War is an appalling business – not just because of the death and serious injury to service personnel and civilians but also because of the psychological trauma for those who took part (in the case of the Falklands conflict, more British ex-service personnel have subsequently committed suicide than died in the conflict itself).
Yet, sometimes, it is a necessary evil.
And, 30 years on, the operation mounted by Britain to liberate the Falkland Islands still remains the right thing to have done. A war of self-defence, unarguably legal, unlike the war in Iraq and with a clear aim, unlike the war in Afghanistan. And morally the right course. Not in pursuit of territory or economic interests (there was no thought that oil might be found in the territorial waters of the Falkland Islands at that time). But because of Britain’s moral obligation to assert the right of the Falkland Islanders to remain British. Britain would have had no basis for arguing that the war was one of self-defence if the Falkland Islanders had not wanted to remain British.
But the Falklands conflict also teaches us a powerful lesson. The best type of war is the one which it is never necessary to fight. As the Romans used to say, “si vis pacem, para bellum” (if you want peace, prepare for war). A lesson which Europe learned in the Cold War and Britain nearly forgot by - almost - lacking the strength to retake the Falkland Islands and, through negotiations, sending signals to Argentina in 1981-2 that Britain didn’t really care about the Falkland Islands.
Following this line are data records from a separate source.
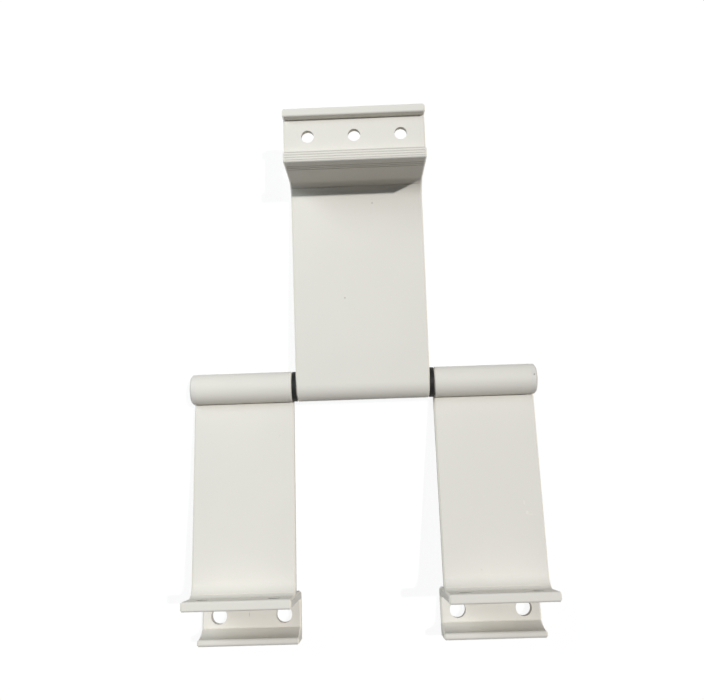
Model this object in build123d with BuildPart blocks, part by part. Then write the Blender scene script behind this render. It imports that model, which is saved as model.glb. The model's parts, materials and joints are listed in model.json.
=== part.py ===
from build123d import *
import os
from math import asin, atan2, cos, hypot, radians, sin

# Long-arm door hinge: three extruded aluminium leaves turn on one steel pin.
# It lies on a table as it would be put down: the knuckles, the end of the centre arm and the
# feet of the outer leaves touch z = 0. X runs along the pin and Y towards the centre leaf.
# Each leaf's section is drawn with u along its arm, away from the pin, and w out of its front.
# All sizes are in millimetres.

# Leaves across the pin
CENTRE_WIDTH = 70.0
OUTER_WIDTH = 53.0
KNUCKLE_GAP = 2.3
END_EDGE = 0.8

# Knuckle and arm
KNUCKLE_R = 8.0
BORE_R = 5.5
ARM_THICK = 5.0

# Centre leaf: a shelf stands up from the end of the arm and carries the door flange
SHELF_U = 106.5
SHELF_THICK = 5.0
SHELF_FILLET = 8.0
HEEL_R = 3.0
NOSE_W = 46.0
NOSE_LENGTH = 5.5
FLANGE_FACE_W = 41.3
FLANGE_THICK = 3.0
LIP_U = 129.6
FLANGE_END_U = 133.8
LIP_EDGE = 1.0
CENTRE_HOLE_U = 120.9
CENTRE_HOLE_PITCH = 23.0
CENTRE_HOLE_COUNT = 3
SMALL_HOLE_R = 3.1

# Fine lines rolled along the extrusions
LINE_DEPTH = 0.35
NOSE_LINES = 4
NOSE_LINE_PITCH = 1.25
SHELF_LINES = 3
SHELF_LINE_PITCH = 2.4
SHELF_LINE_TOP_W = 39.6
FILLET_LINE_ANGLE = 52.0

# Outer leaves: a wall crosses the end of the arm, and a foot with an upturned end lies behind it
WALL_U = 106.0
WALL_THICK = 4.7
WALL_FRONT_W = 20.0
WALL_FILLET = 7.0
FOOT_FACE_W = -29.7
FOOT_THICK = 4.8
FOOT_HEEL_R = 4.5
CREASE_U = 124.3
UPTURN_U = 128.0
UPTURN_W = -17.0
UPTURN_BULGE_U = 126.9
UPTURN_BULGE_W = -24.6
UPTURN_EDGE = 1.5
FOOT_END_U = 131.6
OUTER_HOLE_PITCH = 35.0
WALL_HOLE_W = 11.0
FOOT_HOLE_U = 117.9
BIG_HOLE_R = 4.25

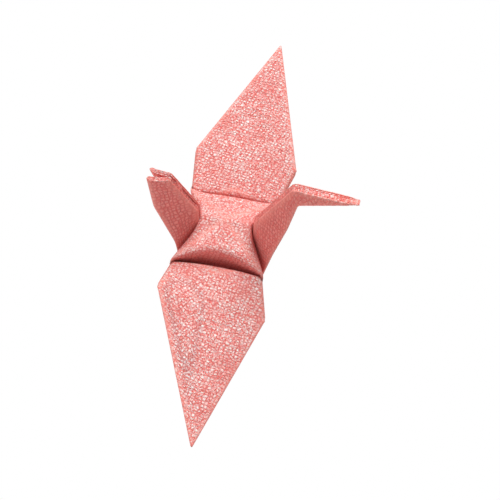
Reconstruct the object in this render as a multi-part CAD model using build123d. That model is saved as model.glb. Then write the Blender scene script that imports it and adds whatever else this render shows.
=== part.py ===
from build123d import *
from math import cos, radians, sin, sqrt, tan
import os

# An origami crane: one square of embossed paper, folded from a bird base.
# Head along +X, tail along -X, wings along +Y and -Y, standing on its four lower corners.

# the sheet
side = 75.0  # edge of the square before folding
paper = 0.2  # caliper of the paper
air = 0.15  # air left between two layers of a wing
leg_layers = 4  # layers pressed together in each side of the neck and the tail
flap_layers = 2  # layers pressed together in each corner flap
narrowing = 11.25  # degrees between a narrowed edge and the centre line
wing_taper = 22.5  # degrees between a wing's long edge and its centre line
crease_level = 0.57  # height of the wing crease on the flat model, as a share of the side

# the opened body: distances out from the centre of the back and down from it
corner_out = 7.8
corner_drop = {-1: 4.9, 1: 3.9}  # near and far side
rim_out = 6.4  # middle of the arched rim
rim_drop = 1.7
notch_out = 4.8  # where the back turns down in front of the neck and the tail
notch_drop = 0.9
groove_out = 5.2  # bottom of the groove between the back and a wing
groove_drop = 11.0
crease_out = 7.7  # wing crease
crease_drop = {-1: 5.7, 1: 4.7}
crease_arch = 1.1  # rise of the middle of the wing crease
foot_x = 6.9  # lower corners, on which the crane stands
foot_out = 6.1
foot_drop = 14.2
crotch_x = 5.2  # where the neck and the tail turn up inside the body
crotch_drop = 11.0
slit = 0.7  # gap between the raw edges that meet on the underside

# each wing: rise above level, swing in plan and sideways tilt, in degrees
wing_pose = {-1: (-12.0, 4.5, -13.0), 1: (18.0, 5.5, -3.0)}
wing_bow = {-1: -0.4, 1: 0.8}  # how far a wing's centre line stands above its shoulders
shoulder_slip = {-1: 2.2, 1: 0.9}  # how much nearer the body the shoulder on the tail's side is

# neck and tail, as points out along X and up from the centre of the back
neck_inner = [(5.5, 1.0), (12.0, 13.5)]  # inner edge, up to the bend
neck_outer = [(9.6, 3.8, -3.0), (11.8, 2.1, 4.2), (13.1, 0.9, 10.3)]  # folded edges: out, to the side, up
neck_tip_rise = -7.0  # degrees above level
tail_inner = [(4.8, 2.0), (9.4, 10.6)]
tail_outer = [(8.5, 4.1, -3.8), (12.4, 1.8, 3.6), (13.3, 0.5, 10.6)]
tail_tip_rise = -92.0
point = 0.5  # thickness of the paper pressed together at the very tips

# landmarks of the flat bird base: half widths and heights above its lower tip
narrow = tan(radians(narrowing))
taper = tan(radians(wing_taper))
crease_height = crease_level * side
shoulder_height = side * taper / (taper + narrow)
corner_x = side / sqrt(2) / (1 + narrow) * narrow
groove_x = side / 2 * narrow
crease_x = crease_height * narrow
shoulder_x = shoulder_height * narrow
leg_length = side / 2
layer = paper + air
fullness = 0.52  # radius of a folded edge, as a share of what it holds
spine = 1.6  # thickness of the neck's and the tail's inner edge, as a share of one side's
easing = 0.9  # thickness of the folded edge past the bend, as a share of that before it
closing = 0.2  # how open the slit under a wing still is at the tip, as a share
flap_reach = 0.25  # how far along the slit the flap under a wing's root reaches, as a share


def panel(corners, thickness=paper):
    """A flat piece of the sheet with the given middle face."""
    face = Face(Wire.make_polygon(corners))
    normal = face.normal_at()
    return Solid.extrude(face.moved(Location(normal * (-thickness / 2))), normal * thickness)


def fold(start, end, diameter=paper, end_diameter=None):
    """The rounded edge along a fold, a little fuller than the flat paper beside it."""
    line = end - start
    plane = Plane(start, z_dir=line)
    if end_diameter is None:
        return Solid.make_cylinder(diameter * fullness, line.length, plane)
    return Solid.make_cone(diameter * fullness, end_diameter * fullness, line.length, plane)


def back_and_groove(out):
    """Half of the back, from the centre over the arched rim and down into the groove."""
    centre = Vector(0, 0, 0)
    rim = Vector(0, out * rim_out, -rim_drop)
    bottom = Vector(0, out * groove_out, -groove_drop)
    crease = Vector(0, out * crease_out, crease_arch - crease_drop[out])
    pieces = []
    for end in (-1, 1):
        corner = Vector(end * corner_x, out * corner_out, -corner_drop[out])
        valley = Vector(end * groove_x, out * groove_out, -groove_drop)
        hinge = Vector(end * crease_x, out * crease_out, -crease_drop[out])
        notch = Vector(end * notch_out, 0, -notch_drop)
        pieces += [panel([centre, corner, rim]), panel([centre, notch, corner])]
        pieces += [panel([rim, corner, valley]), panel([rim, valley, bottom])]
        pieces += [panel([bottom, valley, hinge]), panel([bottom, hinge, crease])]
        pieces += [fold(centre, corner), fold(corner, rim), fold(valley, bottom)]
        pieces += [fold(corner, valley), fold(valley, hinge), fold(rim, bottom)]
        pieces += [fold(bottom, crease), fold(centre, notch), fold(rim, centre)]
    return pieces


def wall(out, end):
    """A side of the body below the wing, with the corner flap pressed onto it, and its end."""
    corner = Vector(end * corner_x, out * corner_out, -corner_drop[out])
    notch = Vector(end * notch_out, 0, -notch_drop)
    crotch = Vector(end * crotch_x, 0, -crotch_drop)
    foot = Vector(end * foot_x, out * foot_out, -foot_drop)
    hinge = Vector(end * crease_x, out * crease_out, -crease_drop[out])
    crease = Vector(end * slit / 2, out * crease_out, crease_arch - crease_drop[out])
    middle = Vector(end * slit / 2, out * foot_out, -crotch_drop - paper)
    press = Vector(0, out * (flap_layers + 1) * paper / 2, 0)
    flap_top = Vector(end * slit, out * crease_out, -crease_drop[out] - leg_layers * paper)
    pieces = [panel([hinge, foot, middle]), panel([hinge, middle, crease])]
    flap = [p + press for p in (hinge, foot, middle, flap_top)]
    pieces += [panel(flap[:3], flap_layers * paper), panel([flap[0], *flap[2:]], flap_layers * paper)]
    pieces += [panel([notch, corner, foot]), panel([notch, foot, crotch])]
    pieces += [fold(foot + press / 2, corner, layer * 2), fold(notch, crotch), fold(notch, corner)]
    pieces += [fold(foot, crotch, layer * 2), fold(hinge, crease), fold(foot, middle)]
    pieces += [fold(notch, foot), fold(hinge, middle), fold(corner, hinge + press / 2, layer * 2)]
    return pieces


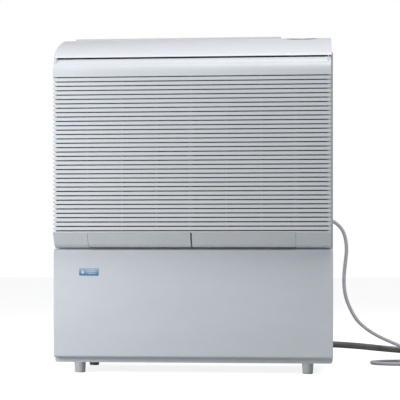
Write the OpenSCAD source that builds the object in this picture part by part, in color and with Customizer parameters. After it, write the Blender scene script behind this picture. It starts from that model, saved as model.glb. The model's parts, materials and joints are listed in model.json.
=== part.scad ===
// Console dehumidifier: moulded cabinet on four feet, louvred intake grille at the
// front, outlet grille on top, refrigeration circuit and cross-flow blower inside.
// X is the width, +Y points to the back, +Z up. The feet stand on z = 0.

/* [Overall size] */
// Width of the casing
cabinet_w = 653; // [640:1:800]
// Height of the casing above its feet
cabinet_h = 780; // [760:1:940]
// Depth of the casing behind the intake grille
cabinet_d = 264; // [262:1:320]
// Distance that the intake grille stands forward of the lower front panel
grille_proud = 36; // [35:1:44]

/* [Casing] */
// Wall thickness of the moulded panels
wall = 3; // [2.5:0.1:3.6]
// Gap between neighbouring panels
seam = 0.3; // [0.2:0.05:0.5]
// Height of the base tray below the panels
tray_h = 12.5; // [10:0.5:15]
// Thickness of the tray's sheet
tray_t = 2.5; // [1.5:0.1:3]
// Distance of the tray's front behind the lower front panel
tray_setback = 16.5; // [12:0.5:19]
// Height of the lower front panel
lower_panel_h = 252.6; // [245:0.1:280]
// Depth of the turned edges of the lower front panel
panel_return = 20; // [18:1:24]
// Width of the flanges and ledges inside the side panels
flange_w = 12; // [9:1:12]

/* [Feet] */
// Height of a foot
foot_h = 24.5; // [15:0.5:40]
// Diameter of a foot at its top
foot_top_d = 26.8; // [20:0.1:36]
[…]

Which brings me - again - to European defence, and the ability and willingness of Europe to defend itself.
Set aside the morality of a rich continent like Europe de facto relying on another country (the United States) to provide its defence shield via NATO. The first duty of government is to defend its territory, an assertion whose affordability was questioned by one of my German associate recently, who was a bit shocked by my answer that no entity can afford not to defend itself, and be ready to do so in a dangerous world with diverse threats. Another German correspondent suggested that the EU should rely on the UN to defend itself.
These German voices are not untypical – reflecting a deeply ingrained pacifism and anti-militarism in German society. In a historical perspective it is understandable but, in my view, the fact that many Germans want their country never again to be responsible for initiating a war is not a reason for being able to prevent one by having in place the preparations to ensure that it never has to be fought.
And it is a real challenge for EU security and defence policy, which cannot be a credible contribution to the future defence of Europe if it is not properly resourced and based on willingness to act in self-defence and needs a military dimension as well as that of diplomatic capability, peace keeping and post-conflict reconstruction.